::: DATA BLOCK

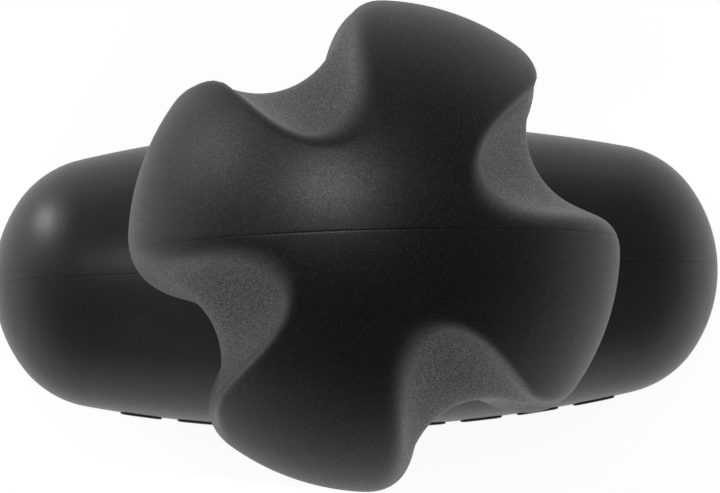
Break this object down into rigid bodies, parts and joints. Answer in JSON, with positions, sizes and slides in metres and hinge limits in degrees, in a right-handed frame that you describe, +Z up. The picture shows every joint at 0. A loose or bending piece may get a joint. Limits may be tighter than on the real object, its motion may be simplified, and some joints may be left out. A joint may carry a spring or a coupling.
{
  "type": "massage ball",
  "caption": "Hand massage ball: a lobed rubber ball with sweeping grooves on a short neck over a crowned barrel base that stands on a flat sole.",
  "frame": {"origin": "centre of the sole's flat underside, below the middle of the ball", "axes": "+Z up through the neck and the ball, +X along the barrel, -Y the front with the raised grip pads"},
  "size_m": [0.1036, 0.065, 0.1173],
  "materials": {
    "ball_rubber": "black, matt, fine spark-eroded grain",
    "base_plastic": "black, satin, moulded",
    "pad_rubber": "black, matt, plain",
    "core_nylon": "dark grey glass-filled nylon, as moulded",
    "zinc_steel": "zinc-plated steel",
    "insert_brass": "turned brass"
  },
  "bodies": {
    "root": {"base_front_shell": "base_plastic", "base_rear_shell": "base_plastic", "base_spine": "core_nylon", "sole_pad": "pad_rubber", "grip_pads": "pad_rubber", "shell_screws": "zinc_steel", "screw_plugs": "base_plastic", "stem_tube": "zinc_steel", "stem_bolt": "zinc_steel", "bolt_washer": "zinc_steel", "neck_collar": "pad_rubber", "head_dowels": "zinc_steel", "core_insert": "insert_brass", "head_core": "core_nylon", "head_cover": "ball_rubber"}
  },
  "joints": []
}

::::::

TASK BRIEF: Output all of the data again, exactly.

EXERCISE OUTPUT:
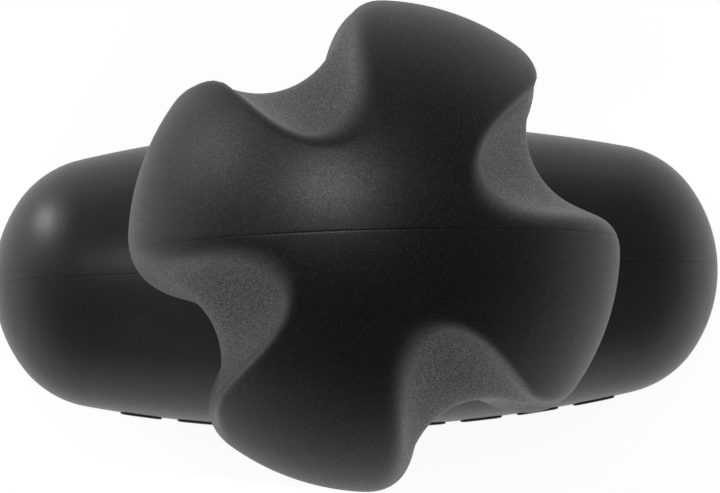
Break this object down into rigid bodies, parts and joints. Answer in JSON, with positions, sizes and slides in metres and hinge limits in degrees, in a right-handed frame that you describe, +Z up. The picture shows every joint at 0. A loose or bending piece may get a joint. Limits may be tighter than on the real object, its motion may be simplified, and some joints may be left out. A joint may carry a spring or a coupling.
{
  "type": "massage ball",
  "caption": "Hand massage ball: a lobed rubber ball with sweeping grooves on a short neck over a crowned barrel base that stands on a flat sole.",
  "frame": {"origin": "centre of the sole's flat underside, below the middle of the ball", "axes": "+Z up through the neck and the ball, +X along the barrel, -Y the front with the raised grip pads"},
  "size_m": [0.1036, 0.065, 0.1173],
  "materials": {
    "ball_rubber": "black, matt, fine spark-eroded grain",
    "base_plastic": "black, satin, moulded",
    "pad_rubber": "black, matt, plain",
    "core_nylon": "dark grey glass-filled nylon, as moulded",
    "zinc_steel": "zinc-plated steel",
    "insert_brass": "turned brass"
  },
  "bodies": {
    "root": {"base_front_shell": "base_plastic", "base_rear_shell": "base_plastic", "base_spine": "core_nylon", "sole_pad": "pad_rubber", "grip_pads": "pad_rubber", "shell_screws": "zinc_steel", "screw_plugs": "base_plastic", "stem_tube": "zinc_steel", "stem_bolt": "zinc_steel", "bolt_washer": "zinc_steel", "neck_collar": "pad_rubber", "head_dowels": "zinc_steel", "core_insert": "insert_brass", "head_core": "core_nylon", "head_cover": "ball_rubber"}
  },
  "joints": []
}